PDJ: Sim, mas não vamos deixar de as fazer. Não podemos fazer concentrações mas vai haver a celebração da Nossa Senhora do Bom Despacho e, se calhar, o coração vai trabalhar mais. O essencial é o seguimento da Nossa Senhora do Bom Despacho. Este ano não havia os habituais milhares de pessoas em Fátima, mas o meu coração estava lá. Tenho uma grande alegria para este ano. No dia 5 de julho, foi ordenado padre um jovem jesuíta daqui da Maia, em Coimbra. O João Sarmento foi batizado nesta igreja e, na segunda-feira do feriado, vai celebrar a sua primeira missa.

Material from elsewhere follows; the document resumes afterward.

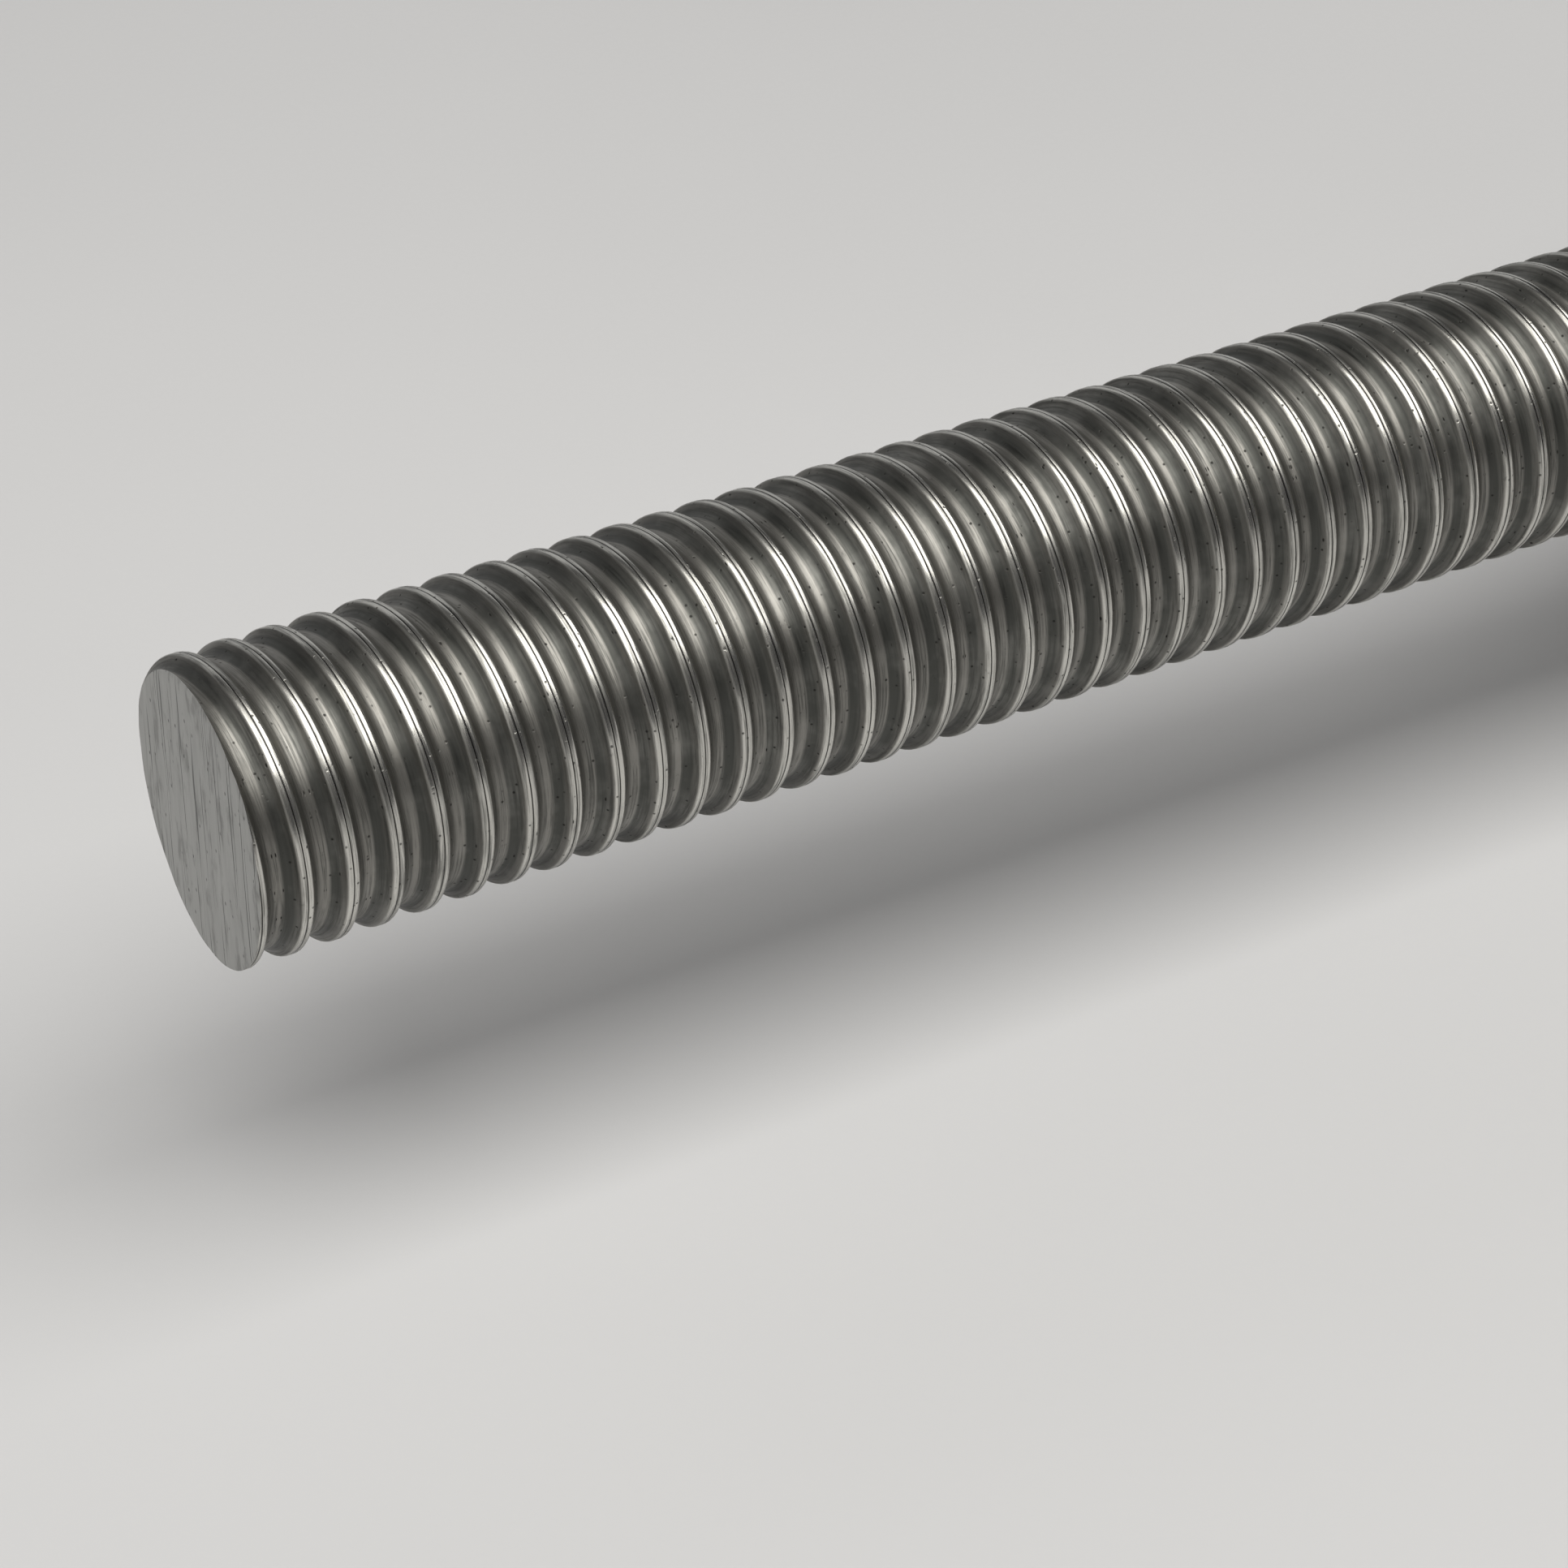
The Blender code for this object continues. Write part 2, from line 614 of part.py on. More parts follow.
def cover_screws(parent):
    """Socket head screws that hold the cover."""
    inner_face = BLOCK_THICKNESS / 2 + CLEARANCE
    seat = inner_face + COVER_THICKNESS - SCREW_HEAD_HEIGHT - SCREW_HEAD_SUNK
    for n, place in enumerate(cover_screw_places(), 1):
        outline = [
            (SCREW_HEAD_HEIGHT, 0),
            (SCREW_HEAD_HEIGHT, SCREW_HEAD_RADIUS - SCREW_CHAMFER),
            (SCREW_HEAD_HEIGHT - SCREW_CHAMFER, SCREW_HEAD_RADIUS),
            (0, SCREW_HEAD_RADIUS),
            (0, COVER_SCREW_RADIUS),
            (-COVER_SCREW_REACH, COVER_SCREW_RADIUS),
            (-COVER_SCREW_REACH - SCREW_CHAMFER, COVER_SCREW_RADIUS - SCREW_CHAMFER),
            (-COVER_SCREW_REACH - SCREW_CHAMFER, 0),
        ]
        screw = turned(f"cover_screw_{n}", outline, parent, BLACK_OXIDE, sides=12, open_ends=True)
        screw.location = [value * MM for value in (*place, seat)]
        reach = (SCREW_HEAD_HEIGHT - SCREW_SOCKET_DEPTH, SCREW_HEAD_HEIGHT + 1)
        spot = (*place, seat)
        name = f"cover_screw_socket_{n}"
        combine(screw, cylinder(name, SCREW_SOCKET_RADIUS, *reach, parent, sides=6, location=spot))


def shaft_seals(parent):
    """Two lip seals, one in the housing's front wall and one in the cover, each open to the bearings."""
    half = BLOCK_THICKNESS / 2
    cover_face = half + CLEARANCE + COVER_THICKNESS
    outer = SEAL_POCKET_RADIUS - CLEARANCE
    lip = COLLAR_RADIUS + CLEARANCE
    rim = outer - SEAL_RIM_WALL
    low = -half + SEAL_INSET
    high = low + SEAL_THICKNESS
    wall = low + SEAL_FACE_WALL
    outline = [(high, outer), (low, outer), (low, lip), (wall, lip), (wall, rim), (high, rim)]
    turned("seal_inner", outline, parent, SEAL_RUBBER)
    high = cover_face - CLEARANCE
    low = high - SEAL_THICKNESS
    wall = high - SEAL_FACE_WALL
    outline = [(high, outer), (low, outer), (low, rim), (wall, rim), (wall, lip), (high, lip)]
    turned("seal_outer", outline, parent, SEAL_RUBBER)


# ---------------------------------------------------------------- ball nut


def nut_outline():
    """Half of the nut's section: a body, a flange at its drive side, and a wiper pocket in each end."""
    low, high = NUT_X
    pocket_radius, pocket_depth = WIPER_POCKET
    flange_face = high - FLANGE_THICKNESS
    return [
        (high, FLANGE_RADIUS - CHAMFER),
        (high - CHAMFER, FLANGE_RADIUS),
        (flange_face + CHAMFER, FLANGE_RADIUS),
        (flange_face, FLANGE_RADIUS - CHAMFER),
        (flange_face, NUT_RADIUS),
        (low + CHAMFER, NUT_RADIUS),
        (low, NUT_RADIUS - CHAMFER),
        (low, pocket_radius),
        (low + pocket_depth, pocket_radius),
        (low + pocket_depth, NUT_BORE_RADIUS),
        (high - pocket_depth, NUT_BORE_RADIUS),
        (high - pocket_depth, pocket_radius),
        (high, pocket_radius),
    ]


def deflector_place(n):
    """(angle, x) of the middle of circuit n's deflector. It lies over a crest."""
    first_turn = round((FIRST_DEFLECTOR_X - crest_x(FIRST_DEFLECTOR_ANGLE)) / LEAD)
    angle = FIRST_DEFLECTOR_ANGLE + 360 * first_turn + n * (360 + DEFLECTOR_STEP_DEG)
    return angle, crest_x(angle)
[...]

NM: Qual era a mensagem que gostaria de deixar aos maiatos para estas festas?
PDJ: Caminhemos. E como estamos perto da Nossa Senhora do Bom Despacho, caminhemos à sua luz. Saibamos celebrá-la de coração. Maria foi fiel a Deus e, não foi por isso que não teve muitas dificuldades. Sigam Maria, nossa senhora que preside a esta igreja. E que um dia fez um milagre ao longe.
NM: Qual foi o milagre?
PDJ: Em 1730 havia um homem aqui na Maia que estava na Baía do Brasil. Ele ia ficar cego, tinha percorrido tudo e lembrou-se da Nossa Senhora do Bom Despacho. Chama-se Domingos Luís Barreiros Tomé. Depois ele é curado e escreve ao padre daqui para contribuir na construção deste Santuário. E foi enviando dinheiro para igreja ficar maior, porque só havia um pequeno espaço construído. Foi uma dádiva, é um homem que fez muito pela Maia. Ele estava sepultado aqui e eu trouxe duas tampas tumulares cá para cima para as pessoas se lembrarem mais dele.
NM: Disse-me que não deixou nenhum legado. Mas em que momentos é que se sente mais realizado?
PDJ: A eucaristia, para mim, é extraordinária. Encontro-me com Deus e com as pessoas. Depois, no dia-a-dia, eu conheço muitas das ruas da cidade porque fazia uma caminhada todas as semanas e ia falando com as pessoas. Algumas quase que se confessavam no caminho. O nosso jornal também fez uma caminhada muito importante porque deu a conhecer. E tudo o que é da igreja tem que se dar a conhecer. O que se faz, o dinheiro que se recebe e para onde ele vai.
NM: Um padre também perde a fé em alguns momentos?
PDJ: Pode às vezes sentir-se abanado. Não é perder a fé, é questionar. E questionar-se também é uma forma de interrogar. A fé é um dom que não se perde.
NM: O que é que acha que leva alguém a não acreditar em Deus?
PDJ: É traduzir pelo imediato e pelo mais útil. Ainda há pouco dizia que a sociedade de hoje baseia-se no ter, no poder e no usar. A descoberta da fé é uma descoberta que implica empenho. Eu, querendo e me abrindo, vou-me interrogando várias coisas a nível espiritual e humano.
NM: Alguma consideração final?
PDJ: O jovem deve vir. Tentar descobrir e ser capaz de se interrogar. Fé, Esperança e Caridade são os três pilares essenciais. A Fé em Deus, a Esperança nele e a Caridade que é o amor. E o amor não é um amor possessivo, mas um amor que é uma dádiva. A relação com Deus é sempre uma atitude de esperança.